Your goal: Starting at the line containing "# deburred hole rims, both faces", copy each line exactly, ending with the line containing "zip(*points))), Vector(map(max, zip(*points)))". Leave out everything else.

Information supplied:
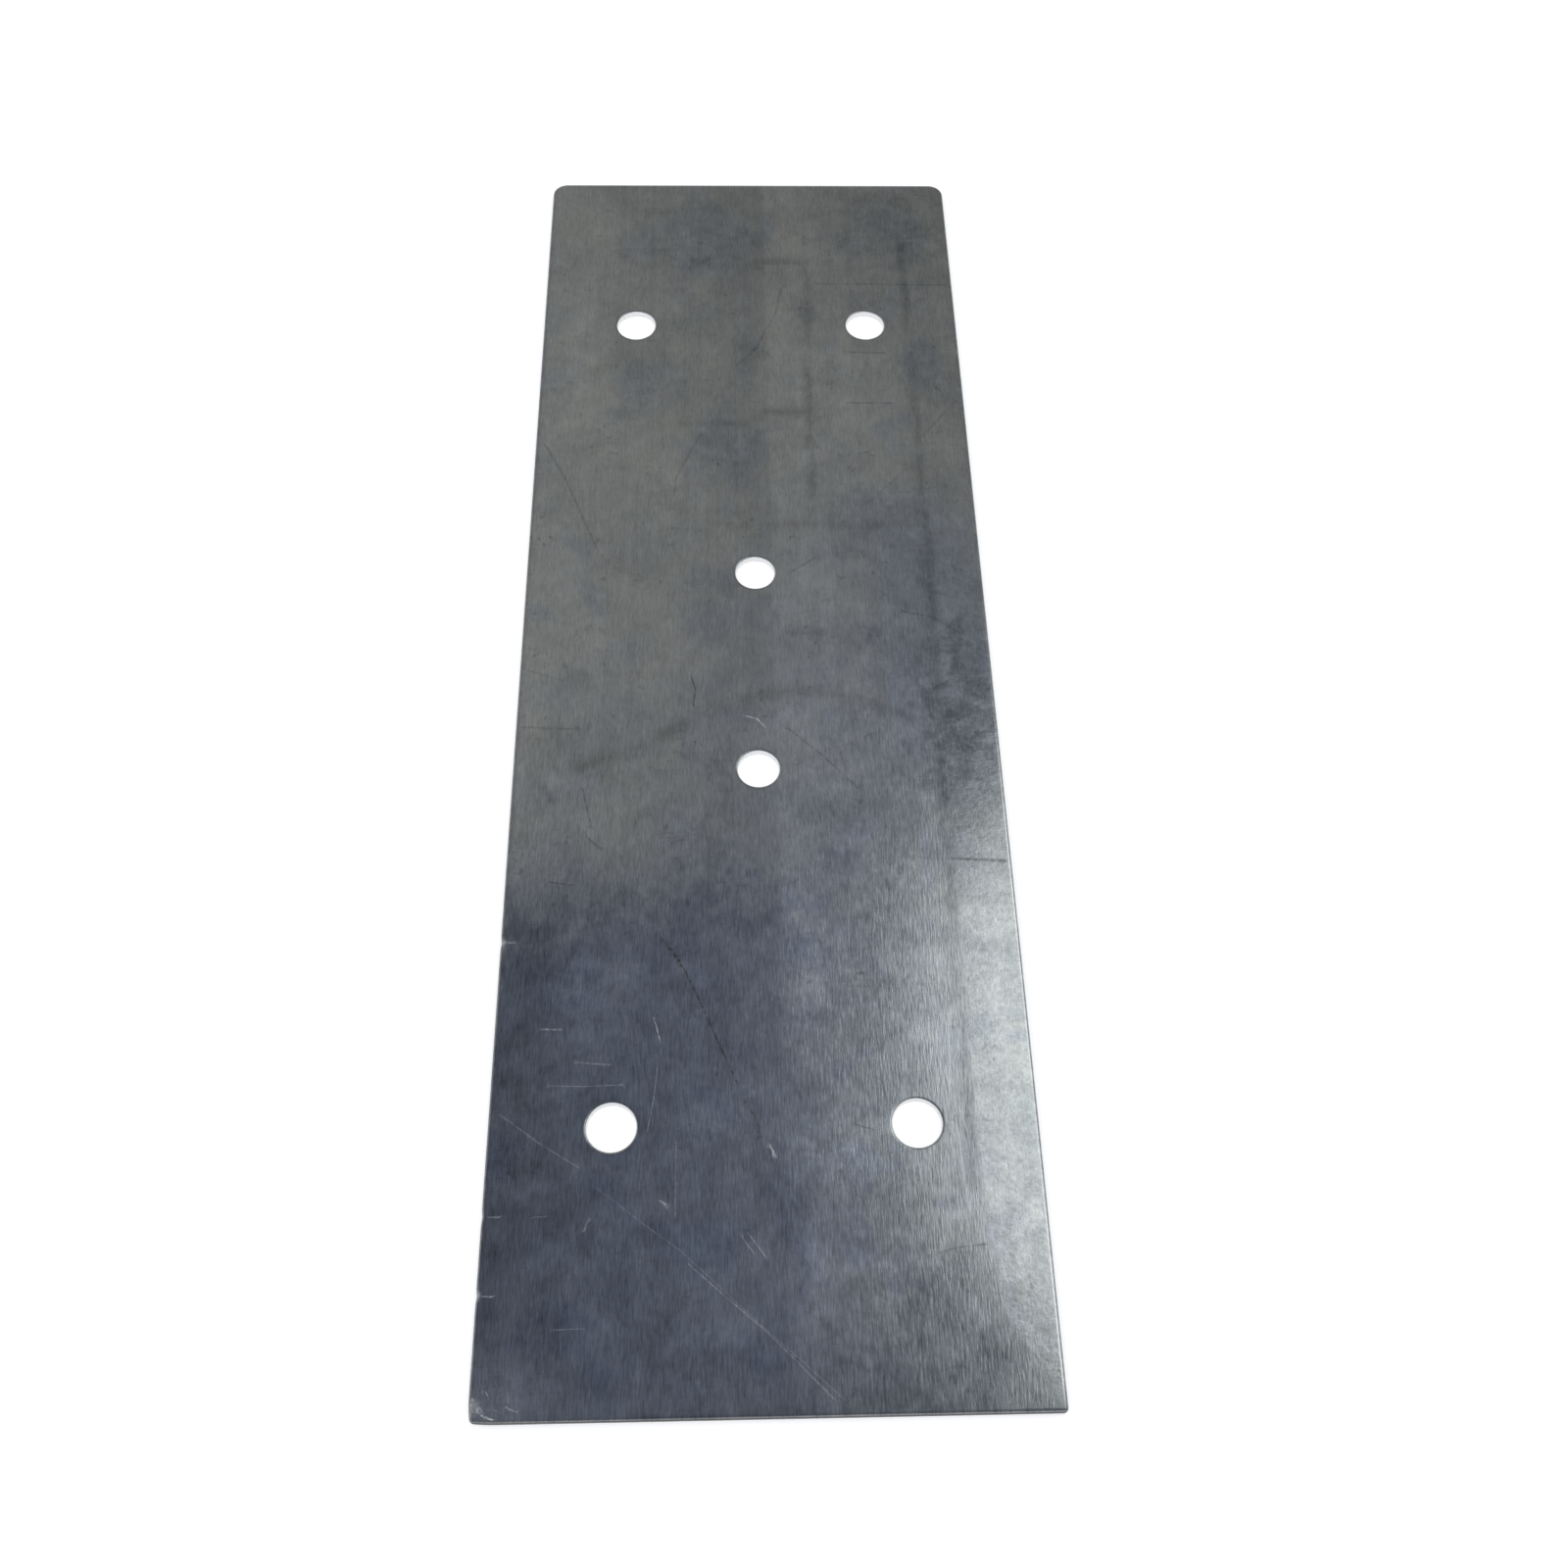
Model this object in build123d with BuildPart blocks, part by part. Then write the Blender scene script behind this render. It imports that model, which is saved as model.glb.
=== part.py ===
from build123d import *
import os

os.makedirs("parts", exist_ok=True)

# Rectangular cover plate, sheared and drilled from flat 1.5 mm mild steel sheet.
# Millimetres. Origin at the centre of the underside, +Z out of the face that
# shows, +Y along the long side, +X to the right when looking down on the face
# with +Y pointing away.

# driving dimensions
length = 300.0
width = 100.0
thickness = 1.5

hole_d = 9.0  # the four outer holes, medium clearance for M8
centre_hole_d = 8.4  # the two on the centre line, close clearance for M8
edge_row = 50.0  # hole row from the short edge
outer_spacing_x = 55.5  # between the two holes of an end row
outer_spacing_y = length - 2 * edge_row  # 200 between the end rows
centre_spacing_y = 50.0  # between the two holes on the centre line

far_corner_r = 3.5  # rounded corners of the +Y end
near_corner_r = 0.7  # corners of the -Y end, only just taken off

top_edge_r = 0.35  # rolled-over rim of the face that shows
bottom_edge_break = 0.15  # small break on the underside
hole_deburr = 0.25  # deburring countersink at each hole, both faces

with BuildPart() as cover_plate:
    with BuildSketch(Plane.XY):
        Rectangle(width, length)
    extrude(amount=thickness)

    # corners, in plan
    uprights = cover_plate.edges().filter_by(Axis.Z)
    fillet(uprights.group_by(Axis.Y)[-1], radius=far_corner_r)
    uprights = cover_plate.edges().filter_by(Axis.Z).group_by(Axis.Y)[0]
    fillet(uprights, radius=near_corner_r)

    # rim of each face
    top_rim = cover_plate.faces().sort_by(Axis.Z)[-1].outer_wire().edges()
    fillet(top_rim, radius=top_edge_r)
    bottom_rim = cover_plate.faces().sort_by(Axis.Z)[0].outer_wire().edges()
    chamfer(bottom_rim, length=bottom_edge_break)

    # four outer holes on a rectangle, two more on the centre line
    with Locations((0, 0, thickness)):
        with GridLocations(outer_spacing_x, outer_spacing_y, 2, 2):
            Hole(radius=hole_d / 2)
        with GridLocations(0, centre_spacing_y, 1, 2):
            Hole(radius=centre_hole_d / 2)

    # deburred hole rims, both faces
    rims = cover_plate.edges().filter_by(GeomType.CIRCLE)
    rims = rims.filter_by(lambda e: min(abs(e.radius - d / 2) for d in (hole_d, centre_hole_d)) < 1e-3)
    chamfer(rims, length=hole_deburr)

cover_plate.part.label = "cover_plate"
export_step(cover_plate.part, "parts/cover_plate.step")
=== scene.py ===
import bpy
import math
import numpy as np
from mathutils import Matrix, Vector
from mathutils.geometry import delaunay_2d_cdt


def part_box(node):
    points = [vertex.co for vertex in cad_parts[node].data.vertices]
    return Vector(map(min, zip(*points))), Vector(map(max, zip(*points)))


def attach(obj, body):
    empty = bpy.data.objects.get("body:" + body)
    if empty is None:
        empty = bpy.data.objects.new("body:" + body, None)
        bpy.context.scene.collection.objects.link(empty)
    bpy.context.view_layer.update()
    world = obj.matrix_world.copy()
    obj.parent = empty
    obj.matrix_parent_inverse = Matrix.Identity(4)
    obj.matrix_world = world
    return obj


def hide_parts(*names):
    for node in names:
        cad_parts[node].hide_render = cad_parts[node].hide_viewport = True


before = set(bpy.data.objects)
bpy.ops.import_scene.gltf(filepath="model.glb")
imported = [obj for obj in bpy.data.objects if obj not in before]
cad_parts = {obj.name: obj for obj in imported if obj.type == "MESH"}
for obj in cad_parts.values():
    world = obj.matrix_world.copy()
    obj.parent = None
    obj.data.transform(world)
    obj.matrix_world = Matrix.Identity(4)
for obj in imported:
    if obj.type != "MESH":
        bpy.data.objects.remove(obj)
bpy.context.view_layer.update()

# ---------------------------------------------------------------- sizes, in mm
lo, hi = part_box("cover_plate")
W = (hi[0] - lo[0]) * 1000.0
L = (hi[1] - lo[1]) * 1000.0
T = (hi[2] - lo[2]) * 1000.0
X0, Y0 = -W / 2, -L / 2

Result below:
    # deburred hole rims, both faces
    rims = cover_plate.edges().filter_by(GeomType.CIRCLE)
    rims = rims.filter_by(lambda e: min(abs(e.radius - d / 2) for d in (hole_d, centre_hole_d)) < 1e-3)
    chamfer(rims, length=hole_deburr)

cover_plate.part.label = "cover_plate"
export_step(cover_plate.part, "parts/cover_plate.step")
=== scene.py ===
import bpy
import math
import numpy as np
from mathutils import Matrix, Vector
from mathutils.geometry import delaunay_2d_cdt


def part_box(node):
    points = [vertex.co for vertex in cad_parts[node].data.vertices]
    return Vector(map(min, zip(*points))), Vector(map(max, zip(*points)))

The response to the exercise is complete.